Copy out the lines that include the word "axes".

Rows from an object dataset
— start —
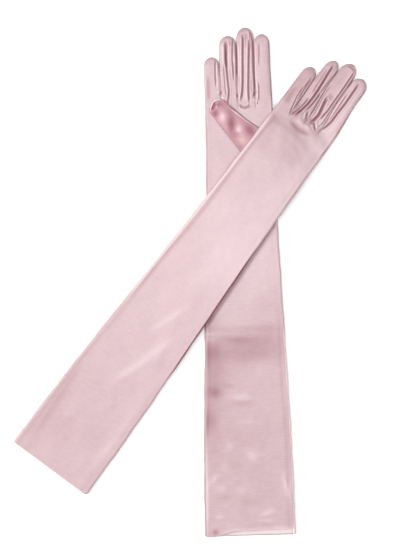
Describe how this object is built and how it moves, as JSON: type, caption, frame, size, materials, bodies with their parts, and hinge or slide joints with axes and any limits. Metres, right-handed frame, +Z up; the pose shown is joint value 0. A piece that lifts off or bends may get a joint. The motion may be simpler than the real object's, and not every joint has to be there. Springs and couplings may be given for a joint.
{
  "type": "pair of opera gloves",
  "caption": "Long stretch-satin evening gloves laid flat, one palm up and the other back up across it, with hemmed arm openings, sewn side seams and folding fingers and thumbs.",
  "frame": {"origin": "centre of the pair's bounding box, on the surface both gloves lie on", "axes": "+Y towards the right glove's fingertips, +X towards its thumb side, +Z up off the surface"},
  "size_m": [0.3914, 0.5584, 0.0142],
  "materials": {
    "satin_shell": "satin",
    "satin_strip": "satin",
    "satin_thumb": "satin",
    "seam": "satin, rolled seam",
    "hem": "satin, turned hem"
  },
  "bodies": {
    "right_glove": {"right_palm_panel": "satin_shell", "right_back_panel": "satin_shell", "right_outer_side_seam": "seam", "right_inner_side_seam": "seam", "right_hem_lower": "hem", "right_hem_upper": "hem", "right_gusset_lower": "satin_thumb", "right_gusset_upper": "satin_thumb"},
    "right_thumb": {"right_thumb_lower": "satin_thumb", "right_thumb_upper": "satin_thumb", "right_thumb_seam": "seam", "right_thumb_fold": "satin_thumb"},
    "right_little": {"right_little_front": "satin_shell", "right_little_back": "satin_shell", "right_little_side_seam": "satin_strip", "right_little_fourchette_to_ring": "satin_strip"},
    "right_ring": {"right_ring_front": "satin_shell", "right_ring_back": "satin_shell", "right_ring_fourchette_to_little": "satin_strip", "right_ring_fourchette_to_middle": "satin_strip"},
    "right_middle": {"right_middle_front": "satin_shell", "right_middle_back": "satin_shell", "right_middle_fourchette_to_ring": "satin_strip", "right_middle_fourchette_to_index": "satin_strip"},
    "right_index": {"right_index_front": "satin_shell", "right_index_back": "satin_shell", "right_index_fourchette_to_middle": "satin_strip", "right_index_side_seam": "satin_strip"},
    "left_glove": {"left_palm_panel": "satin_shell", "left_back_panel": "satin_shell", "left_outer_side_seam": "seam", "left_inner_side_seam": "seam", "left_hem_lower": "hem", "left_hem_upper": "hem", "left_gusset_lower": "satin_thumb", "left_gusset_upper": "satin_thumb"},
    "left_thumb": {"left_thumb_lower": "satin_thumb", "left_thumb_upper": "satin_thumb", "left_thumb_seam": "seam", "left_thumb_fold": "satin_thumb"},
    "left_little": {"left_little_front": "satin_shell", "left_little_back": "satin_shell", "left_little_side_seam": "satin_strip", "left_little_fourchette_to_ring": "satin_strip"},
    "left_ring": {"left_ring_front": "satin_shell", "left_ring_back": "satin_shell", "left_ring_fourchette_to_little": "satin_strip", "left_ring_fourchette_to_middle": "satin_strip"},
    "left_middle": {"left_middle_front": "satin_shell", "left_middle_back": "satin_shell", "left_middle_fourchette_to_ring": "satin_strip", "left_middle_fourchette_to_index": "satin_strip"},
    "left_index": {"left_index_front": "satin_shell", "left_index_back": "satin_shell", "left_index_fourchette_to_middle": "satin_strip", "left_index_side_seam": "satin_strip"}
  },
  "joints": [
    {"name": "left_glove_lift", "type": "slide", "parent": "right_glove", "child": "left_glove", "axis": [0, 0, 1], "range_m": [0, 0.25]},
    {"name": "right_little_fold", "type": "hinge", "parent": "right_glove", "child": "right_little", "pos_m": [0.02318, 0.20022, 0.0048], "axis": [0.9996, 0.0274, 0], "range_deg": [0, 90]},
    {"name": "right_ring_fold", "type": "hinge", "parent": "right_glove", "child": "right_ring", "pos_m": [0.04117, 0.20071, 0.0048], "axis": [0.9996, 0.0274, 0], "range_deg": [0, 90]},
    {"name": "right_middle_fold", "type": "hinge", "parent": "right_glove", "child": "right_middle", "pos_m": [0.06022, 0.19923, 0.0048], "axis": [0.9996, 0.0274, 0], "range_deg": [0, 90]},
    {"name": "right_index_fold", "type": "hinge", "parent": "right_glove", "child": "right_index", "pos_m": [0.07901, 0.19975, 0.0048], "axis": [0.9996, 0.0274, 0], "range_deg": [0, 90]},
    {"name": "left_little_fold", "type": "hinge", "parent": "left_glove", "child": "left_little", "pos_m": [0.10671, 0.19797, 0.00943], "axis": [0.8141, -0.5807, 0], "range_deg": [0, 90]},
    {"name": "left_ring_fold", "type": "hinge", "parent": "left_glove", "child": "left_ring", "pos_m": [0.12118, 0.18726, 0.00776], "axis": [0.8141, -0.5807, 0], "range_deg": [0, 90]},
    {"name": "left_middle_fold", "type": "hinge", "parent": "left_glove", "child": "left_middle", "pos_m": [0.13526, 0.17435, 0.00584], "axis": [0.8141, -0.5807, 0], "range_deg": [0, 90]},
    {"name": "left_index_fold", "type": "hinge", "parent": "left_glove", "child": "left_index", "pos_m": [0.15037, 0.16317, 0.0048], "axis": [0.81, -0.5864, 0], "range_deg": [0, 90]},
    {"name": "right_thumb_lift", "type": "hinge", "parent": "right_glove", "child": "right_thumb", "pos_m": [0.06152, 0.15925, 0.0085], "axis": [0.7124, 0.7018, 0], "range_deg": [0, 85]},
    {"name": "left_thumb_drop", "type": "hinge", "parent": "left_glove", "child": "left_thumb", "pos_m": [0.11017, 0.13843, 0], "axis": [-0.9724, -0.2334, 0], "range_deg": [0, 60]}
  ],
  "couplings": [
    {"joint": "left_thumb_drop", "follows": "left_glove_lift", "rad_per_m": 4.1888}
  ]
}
— end —
— start —
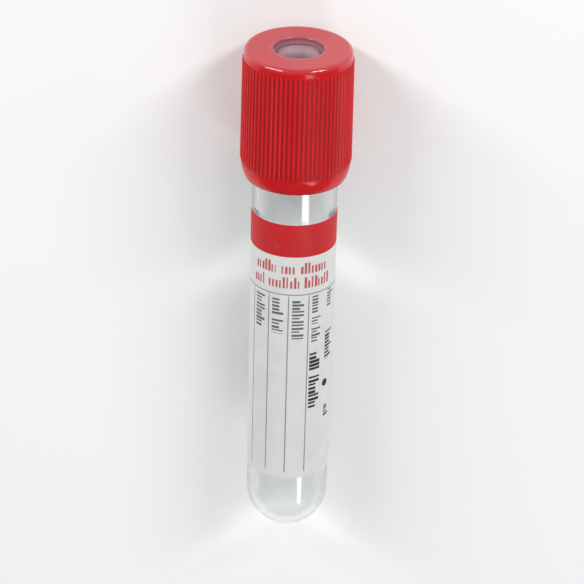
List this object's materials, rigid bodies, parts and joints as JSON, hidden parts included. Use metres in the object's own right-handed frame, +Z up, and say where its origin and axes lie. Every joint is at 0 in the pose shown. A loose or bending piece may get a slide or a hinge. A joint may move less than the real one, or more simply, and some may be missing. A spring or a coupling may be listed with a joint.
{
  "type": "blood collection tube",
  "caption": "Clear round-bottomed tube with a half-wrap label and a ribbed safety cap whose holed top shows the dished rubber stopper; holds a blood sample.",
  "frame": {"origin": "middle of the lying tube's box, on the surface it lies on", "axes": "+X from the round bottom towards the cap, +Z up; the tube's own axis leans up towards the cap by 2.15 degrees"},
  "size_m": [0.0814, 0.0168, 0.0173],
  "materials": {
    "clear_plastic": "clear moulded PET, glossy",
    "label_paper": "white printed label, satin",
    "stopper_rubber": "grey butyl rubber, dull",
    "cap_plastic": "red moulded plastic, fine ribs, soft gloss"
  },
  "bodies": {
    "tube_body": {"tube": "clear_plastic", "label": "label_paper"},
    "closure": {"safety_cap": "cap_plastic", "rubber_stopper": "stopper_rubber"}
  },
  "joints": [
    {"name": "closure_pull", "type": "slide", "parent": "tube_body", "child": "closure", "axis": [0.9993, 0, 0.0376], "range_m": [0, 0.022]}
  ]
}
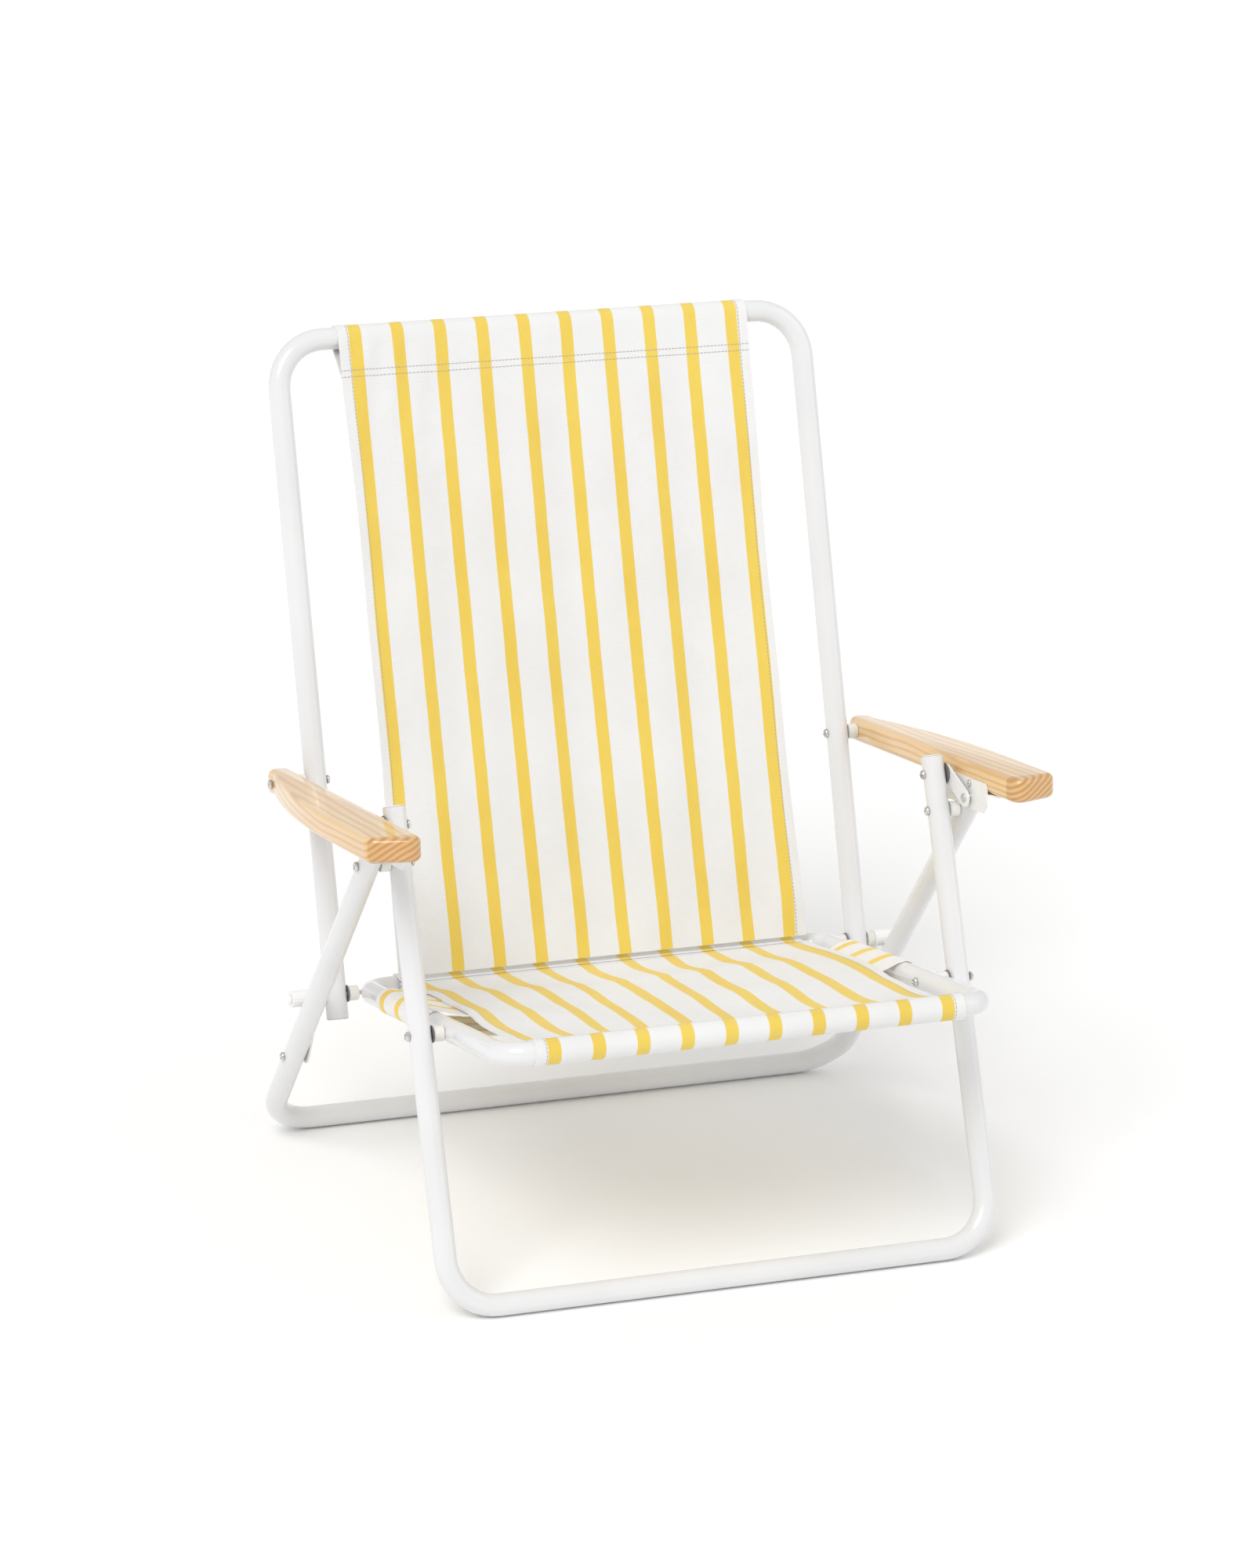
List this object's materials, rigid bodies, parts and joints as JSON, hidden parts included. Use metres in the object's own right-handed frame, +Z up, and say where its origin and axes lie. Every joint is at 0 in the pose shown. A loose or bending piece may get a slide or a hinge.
— end —
● The output
Describe how this object is built and how it moves, as JSON: type, caption, frame, size, materials, bodies with their parts, and hinge or slide joints with axes and any limits. Metres, right-handed frame, +Z up; the pose shown is joint value 0. A piece that lifts off or bends may get a joint. The motion may be simpler than the real object's, and not every joint has to be there. Springs and couplings may be given for a joint.
  "frame": {"origin": "centre of the pair's bounding box, on the surface both gloves lie on", "axes": "+Y towards the right glove's fingertips, +X towards its thumb side, +Z up off the surface"},
List this object's materials, rigid bodies, parts and joints as JSON, hidden parts included. Use metres in the object's own right-handed frame, +Z up, and say where its origin and axes lie. Every joint is at 0 in the pose shown. A loose or bending piece may get a slide or a hinge. A joint may move less than the real one, or more simply, and some may be missing. A spring or a coupling may be listed with a joint.
  "frame": {"origin": "middle of the lying tube's box, on the surface it lies on", "axes": "+X from the round bottom towards the cap, +Z up; the tube's own axis leans up towards the cap by 2.15 degrees"},
List this object's materials, rigid bodies, parts and joints as JSON, hidden parts included. Use metres in the object's own right-handed frame, +Z up, and say where its origin and axes lie. Every joint is at 0 in the pose shown. A loose or bending piece may get a slide or a hinge.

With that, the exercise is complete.